USE OF NON-GAAP INFORMATION

The company uses non-GAAP financial performance measures to supplement the financial information presented on a GAAP basis. These non-GAAP financial measures should not be considered in isolation from, or as a substitute for, the related GAAP measures, nor should they be considered superior to the related GAAP measures, and should be read together with financial information presented on a GAAP basis. Also, our non-GAAP measures may not be comparable to similarly titled measures of other companies.

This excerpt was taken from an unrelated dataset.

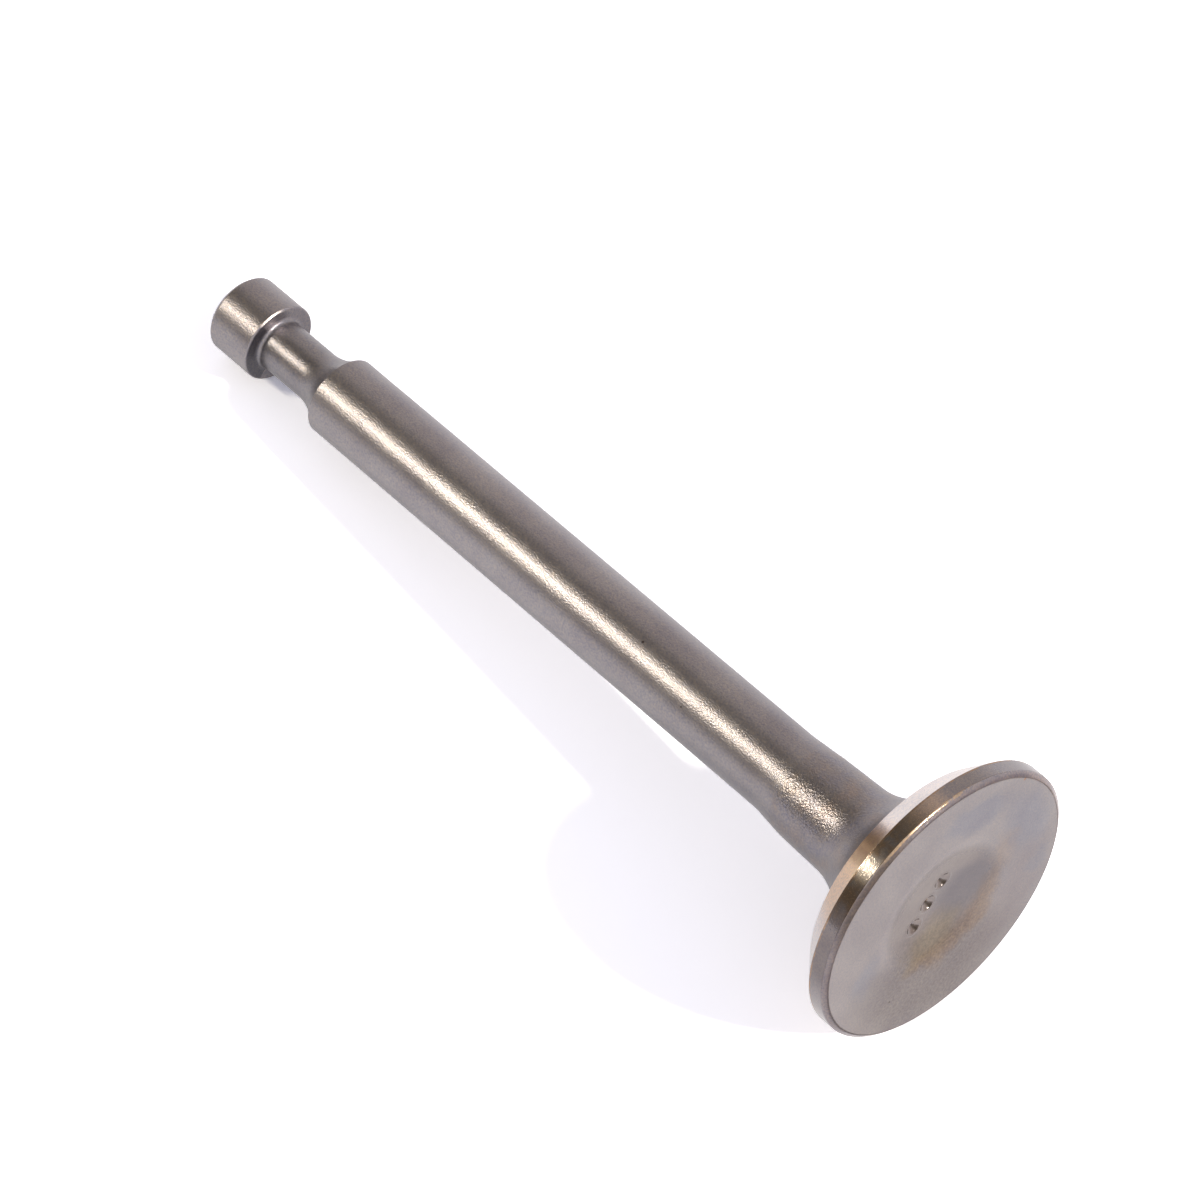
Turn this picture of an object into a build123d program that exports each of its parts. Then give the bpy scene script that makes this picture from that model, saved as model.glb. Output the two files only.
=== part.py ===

Management and the company’s Board of Directors use non-GAAP financial measures for purposes of evaluating company performance. Furthermore, the Leadership Development and Compensation Committee of our Board of Directors uses non-GAAP measures such as Adjusted EBITDA, non-GAAP net income, non-GAAP EPS, and free cash flow to evaluate management’s performance. The company, therefore, believes that each of the non-GAAP measures presented provides useful information to investors and other stakeholders by allowing them to view our business through the eyes of management and our Board of Directors, facilitating comparisons of results across historical periods and focus on the underlying ongoing operating performance of our business. The company also believes these non-GAAP measures are frequently used by investors, securities analysts and other interested parties in their evaluation of our business and other companies in the broadcast industry.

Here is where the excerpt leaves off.